An interesting coincidence is that Bacsik's father actually faced Hank Aaron back in 1976 after the latter had hit his 755th career homer, leading the younger Bacsik to joke, "If my dad had been gracious enough to let Hank Aaron hit a home run, we both would have given up 756," per the Lexington Herald-Leader.
3. 1989 World Series Earthquake
October 17, 1989 is a date that will forever live on in the memories of longtime Giants fans.

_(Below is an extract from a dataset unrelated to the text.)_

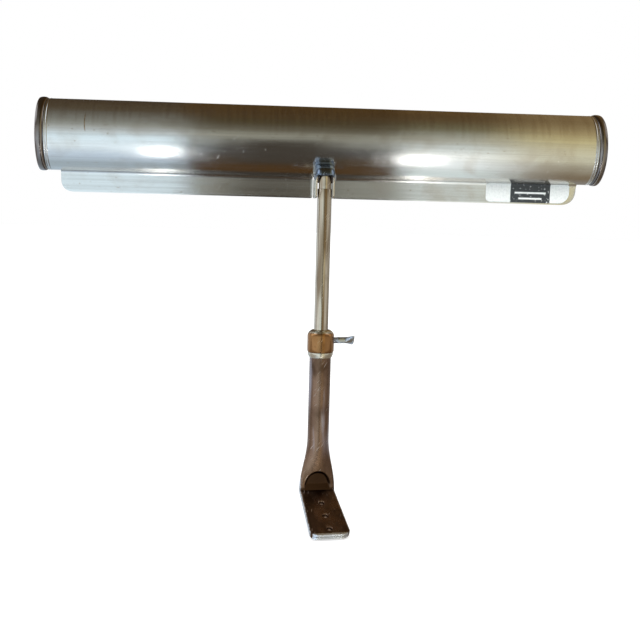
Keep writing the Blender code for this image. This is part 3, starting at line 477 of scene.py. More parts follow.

Heading into Game 3 of the 1989 World Series, trailing two games to none, the Giants were preparing for a 5:35 p.m. game when the Loma Prieta earthquake struck at 5:04 p.m.
When the quake struck, many of the broadcasters for the game were already doing their respective pregame shows, meaning the event was actually captured on live television.
The quake delayed the series for 10 days, and when play resumed, the Giants dropped the next two games as well, giving the Oakland A's the title.
2. Giants Win 2012 World Series
Perhaps no road to a World Series victory was more difficult than the Giants' 2012 title run.
After overcoming two-game deficits against both the Cincinnati Reds and the St. Louis Cardinals, the Giants eased past the Detroit Tigers, thanks to some historic performances, including a three-homer game from Pablo Sandoval in Game 1 of the series.
Closer Sergio Romo then capped off the sweep by striking out American League MVP Miguel Cabrera to end the series and give the Giants their second World Series title in three seasons.
1. Giants Win 2010 World Series
What could be sweeter than ending a 56-year title drought?
One of the more improbable World Series-winning teams in recent memory, the Giants rode their pitching, along with some timely contributions from historically mediocre hitters, to a win over the Texas Rangers in a relatively painless five-game series.
With a go-ahead three-run home run by series MVP Edgar Renteria and a dominant pitching performance from Tim Lincecum, the Giants captured their first World Series title since moving to California. Giants fans will undoubtedly always remember the lasting image of Brian Wilson striking out Nelson Cruz to end the series, and the ensuing celebration that followed.